[Data listing]
_ _ _ _
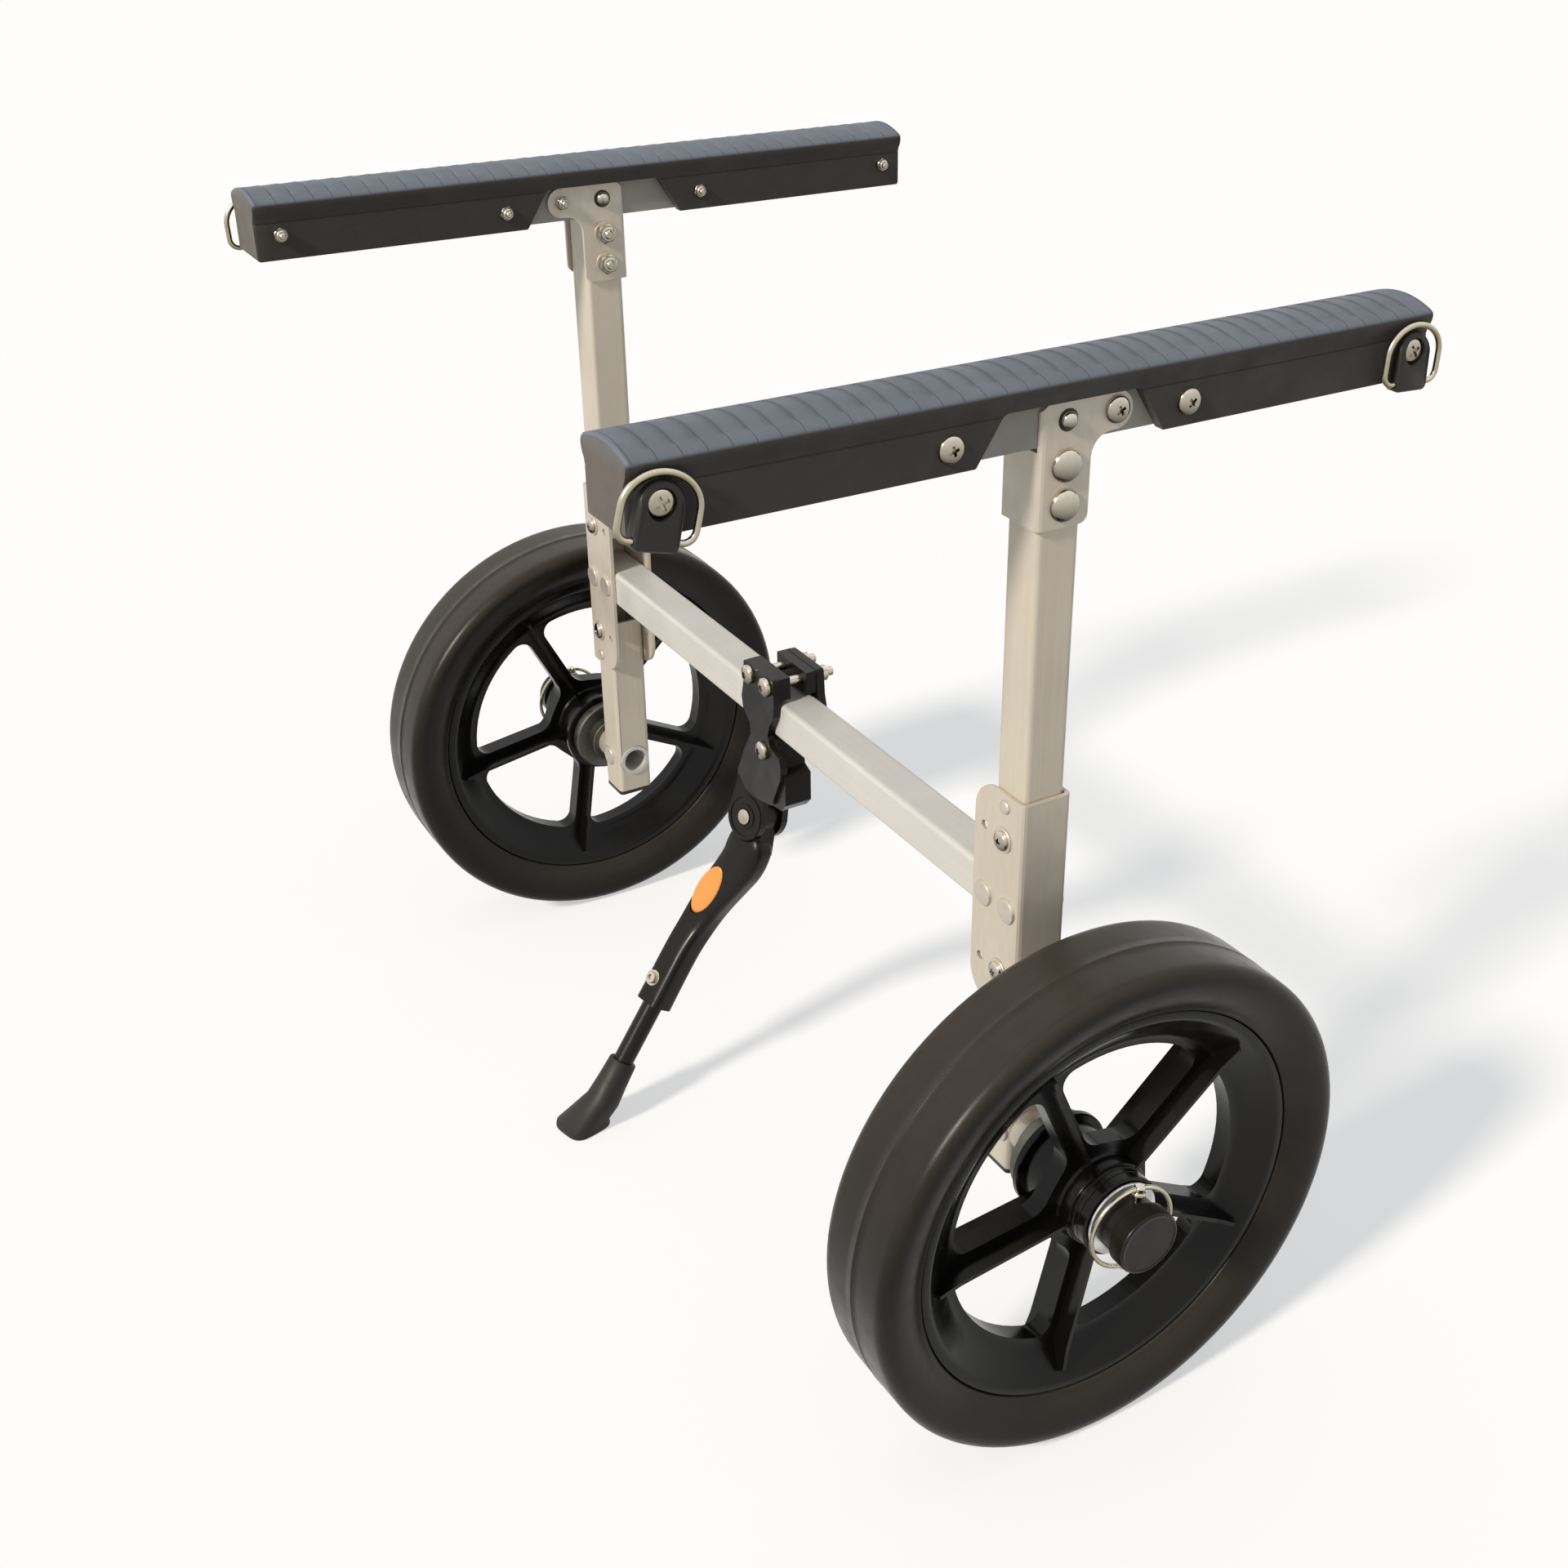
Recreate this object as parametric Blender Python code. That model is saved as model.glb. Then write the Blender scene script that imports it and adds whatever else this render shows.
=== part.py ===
# Kayak trailer: one crossbar on two wheels, two upright posts carrying padded bunks,
# and a folding stand clamped to the crossbar.
# Metres. X runs fore and aft along the bunks, Y runs along the axle line, Z is up.
# The origin is on the ground, midway between the wheels.
# The near side is at minus Y and the far side is the same set turned half a turn about Z.
import bpy, bmesh
from math import sin, cos, pi, radians, sqrt, atan2
from mathutils import Vector, Matrix

for old in list(bpy.data.objects):
    bpy.data.objects.remove(old, do_unlink=True)

# driving dimensions
tube_size = 0.0254             # square tube across the flats
tube_wall = 0.0020
tube_corner = 0.0030
fit_gap = 0.0003               # left between pieces that touch
post_offset = 0.2560           # post centre from the middle of the crossbar
crossbar_height = 0.3004       # centre of the crossbar above the ground
plate = 0.0025                 # bracket sheet
leg_below_axle = 0.0249        # lower end of the leg below the axle line
bar_clear = 0.0205             # posts and legs stop this far above and below the crossbar's faces
channel_bottom = 0.5600        # underside of the bunk channel
leg_cap_thick = 0.0025
leg_cap_plug = 0.0100
leg_cap_wall = 0.0016

frame_bracket_half = 0.0680    # half height of the frame bracket
frame_bracket_inboard = 0.0270 # flange reach inboard of the post centre
frame_bracket_round = 0.0180
frame_hole_radius = 0.0027
frame_hole_offset = 0.0182     # hole inboard of the post centre
frame_hole_rise = 0.0415
frame_hole_steps = 16

# heights in the top bracket and the bunk are from the underside of the bunk channel
top_bracket_drop = 0.0415
top_bracket_open_edge = 0.0145
top_bracket_rise = 0.0215
top_bracket_chamfer = 0.0050
top_bracket_corner = 0.0045
arm_reach = 0.0285             # arm screw from the post centre
arm_screw_rise = 0.0120
arm_round = 0.0095
arm_fillet = 0.0120

bunk_length = 0.4540
bunk_half_width = 0.0197
bunk_lip_half_width = 0.0227
bunk_skirt_drop = 0.0012
lip_start_rise = 0.0225
lip_low_rise = 0.0305
lip_high_rise = 0.0338
crown_rise = 0.0385
bunk_end_wall = 0.0050
channel_height = 0.0285
channel_wall = 0.0020
notch_half_low = 0.0545
notch_half_high = 0.0392
notch_rise = 0.0224
notch_round = 0.0050

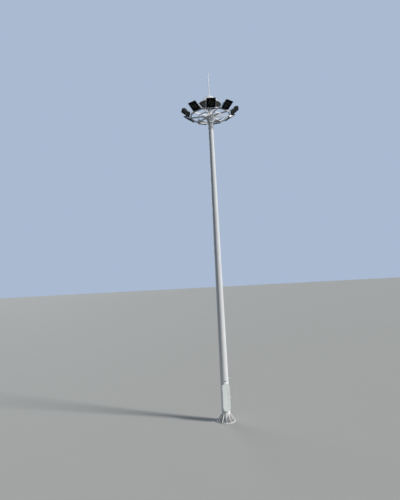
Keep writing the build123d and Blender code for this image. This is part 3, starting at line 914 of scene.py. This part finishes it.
def make_floor():
    mesh = bpy.data.meshes.new("floor")
    half = floor_half_size
    corners = [(-half, -half, 0), (half, -half, 0), (half, half, 0), (-half, half, 0)]
    mesh.from_pydata(corners, [], [(0, 1, 2, 3)])
    floor = bpy.data.objects.new("floor", mesh)
    bpy.context.scene.collection.objects.link(floor)
    paint = Paint("floor", roughness=0.9, specular=0.1)
    shown = paint.mix(paint.noise(0.4, detail=4.0), floor_colour, scaled(floor_colour, 0.96))
    distance = paint.node("ShaderNodeVectorMath", {0: paint.place}, operation="LENGTH").outputs["Value"]
    bounced = paint.mix(paint.ramp(distance, bounce_near, bounce_far), floor_bounce, far_bounce)
    paint.shade("Base Color", paint.mix(seen_directly(paint.nodes, paint.links), bounced, shown))
    mesh.materials.append(paint.material)


def make_lamp(name, strength, bearing, elevation, softness, colour):
    """A far light with parallel rays: the wider its softness in degrees, the softer its shadow."""
    data = bpy.data.lights.new(name, "SUN")
    data.energy = strength
    data.angle = math.radians(softness)
    data.color = colour
    lamp = bpy.data.objects.new(name, data)
    bpy.context.scene.collection.objects.link(lamp)
    rise = math.radians(elevation)
    toward = point_at(bearing, math.cos(rise), math.sin(rise))
    lamp.matrix_world = seat(toward * 50, toward)


def make_background(nodes, colour, strength):
    background = nodes.new("ShaderNodeBackground")
    background.inputs["Color"].default_value = (*colour, 1)
    background.inputs["Strength"].default_value = strength
    return background.outputs["Background"]


def make_light():
    world = bpy.data.worlds.new("studio")
    bpy.context.scene.world = world
    world.use_nodes = True
    nodes = world.node_tree.nodes
    links = world.node_tree.links
    nodes.clear()
    output = nodes.new("ShaderNodeOutputWorld")
    choose = nodes.new("ShaderNodeMixShader")
    links.new(seen_directly(nodes, links), choose.inputs["Fac"])
    links.new(make_background(nodes, fill_colour, fill_strength), choose.inputs[1])
    links.new(make_background(nodes, sky_colour, 1.0), choose.inputs[2])
    links.new(choose.outputs["Shader"], output.inputs["Surface"])
    make_lamp("sun", sun_strength, sun_bearing, sun_elevation, sun_softness, sun_colour)
    make_lamp("rear_light", rear_strength, rear_bearing, rear_elevation, rear_softness, rear_colour)


make_floor()
make_light()
bpy.context.scene.view_settings.view_transform = "Standard"
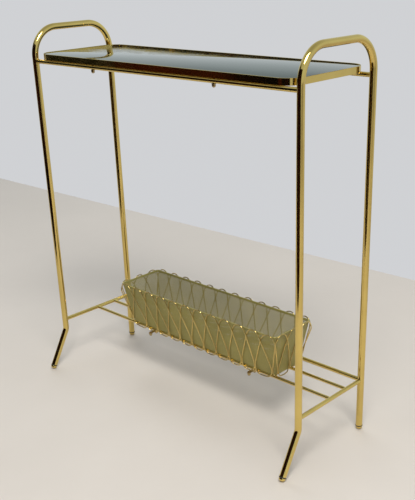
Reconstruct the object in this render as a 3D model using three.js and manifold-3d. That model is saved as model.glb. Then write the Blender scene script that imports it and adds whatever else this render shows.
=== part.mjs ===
// A brass tube console table with a magazine rack.
//
// Two bent end frames carry a shallow tray with a glass top. Low rods between the end frames
// hold a perforated sheet liner inside one continuous looped wire.
//
// Millimetres. X runs from the left end to the right, Y from the front to the rear, Z up.
// The origin is on the floor, below the middle of the stand's outline.

import * as THREE from "three";
import { mergeVertices } from "three/addons/utils/BufferGeometryUtils.js";
import Module from "manifold-3d";

const wasm = await Module();
wasm.setup();

// ---- driving dimensions ----

const CLEARANCE = 0.3; // left wherever two pieces meet

// End frames
const HEIGHT = 800; // floor to the top of the arches
const TUBE_R = 7;
const TUBE_WALL = 1;
const END_X = 364; // end frame's plane, each side of the middle
const LEG_Y = 102.7; // straight part of each leg, in front of and behind the middle
const ARCH_R = 58; // bend of the tube's centreline at the top
const KICK_Z = 91; // where the front leg bends forward
const KICK_OUT = 51.4; // how far the front foot reaches forward at the floor
const KICK_R = 22; // bend of the tube's centreline at the kick

// Feet
const CAP_R = 6.7;
const CAP_DOME = 4.5; // height of the domed end of a foot cap
const CAP_SKIRT = 2.5; // straight part above the dome
const RING_R = 7.6;
const RING_T = 1.8;
const STEM_R = 3; // stem of the cap, through the ring and into the tube

// Rails and rods
const RAIL_R = 4.5;
const RAIL_WALL = 1;
const ROD_R = 3.5;
const TOP_RAIL_Z = 726;
const LOW_Z = 115.5; // cross bars, lower rear rail and rods
const ROD_YS = { front: -1, middle: 51.5 };

// Tray
const TRAY_X = 351; // half of the band's outside length
const TRAY_Y = LEG_Y + RAIL_R; // the band is flush with the rails' outer sides
const TRAY_CORNER = 35;
const BAND_H = 12.3;
const BAND_T = 1.2;
const LEDGE_W = 10;
const LEDGE_T = 1.2;
const LEDGE_UP = 3.8; // underside of the ledge above the band's lower edge
const GLASS_T = 6;
const SCREW_X = 169;
const SCREW_R = 1.5;
const SCREW_HEAD_R = 2.7;

// Cap nuts
const NUT_R = 3.6;
const NUT_H = 7;
const NUT_GRIP = 4.5; // depth of its blind hole

// Basket
const BASKET_Y = 38;
const FLOOR_Z = LOW_Z + ROD_R + CLEARANCE;
const BASKET_H = 98;
const BASE_X = 223; // half of the floor's length
const BASE_Y = 40;
const RIM_X = 237;
const RIM_Y = 58;
const BASKET_CORNER = 6;
const SHEET_T = 1.2;
const RIM_Z = FLOOR_Z + BASKET_H;
const HEM_H = 5;
const HEM_OUT = 0.8;

// Looped wire
const WIRE_R = 1.25;
const WIRE_PROUD = 3; // wire's centreline outside the liner's faces
const WIRE_PASS = WIRE_R + 0.15; // each leg's shift where two pass or touch
const LONG_LOOPS = 12;
const END_LOOPS = 3;
const LOOP_TOP = 2; // top of a loop above the liner's rim
const CROSS_DROP = 20; // where neighbouring legs cross, below the rim
const LEG_DROP = 79; // lower end of a leg's straight part
const TOUCH_DROP = 86; // where neighbouring legs touch
const FRONT_BEND_DROP = 107.4; // lower bends of the front hook under the front rod
const FREE_BEND_DROP = 105;
const RAISED_BEND_DROP = 96; // bends that stay above a rod

// Clamps that hold the basket on the rods
const CLAMP_X = 156;
const CLAMP_NUT_Y = 9; // screws each side of the front rod
const CLAMP_DROP = 3.6; // top of the clamp's plate below the underside of the rod
const CLAMP_T = 1.2;
const CLAMP_WIDTH = 8;
const CLAMP_HEAD_T = 1.2;

// ---- materials ----

const metal = (color, roughness) =>
  new THREE.MeshStandardMaterial({ color, roughness, metalness: 1 });
const polishedBrass = () => metal(0xb99655, 0.18);
const agedBrass = () => metal(0xa08a4c, 0.35);
const perforatedBrass = () => metal(0x8d8554, 0.5);
const darkRing = () =>
  new THREE.MeshStandardMaterial({ color: 0x1c1814, roughness: 0.7, metalness: 0 });
const blackGlass = () =>
  new THREE.MeshStandardMaterial({ color: 0x0d1211, roughness: 0.05, metalness: 0 });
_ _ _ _
[Aim of the exercise] Identify and list each line with the word "that".

[Solution]
Recreate this object as parametric Blender Python code. That model is saved as model.glb. Then write the Blender scene script that imports it and adds whatever else this render shows.
fit_gap = 0.0003               # left between pieces that touch
Reconstruct the object in this render as a 3D model using three.js and manifold-3d. That model is saved as model.glb. Then write the Blender scene script that imports it and adds whatever else this render shows.
const RAISED_BEND_DROP = 96; // bends that stay above a rod
// Clamps that hold the basket on the rods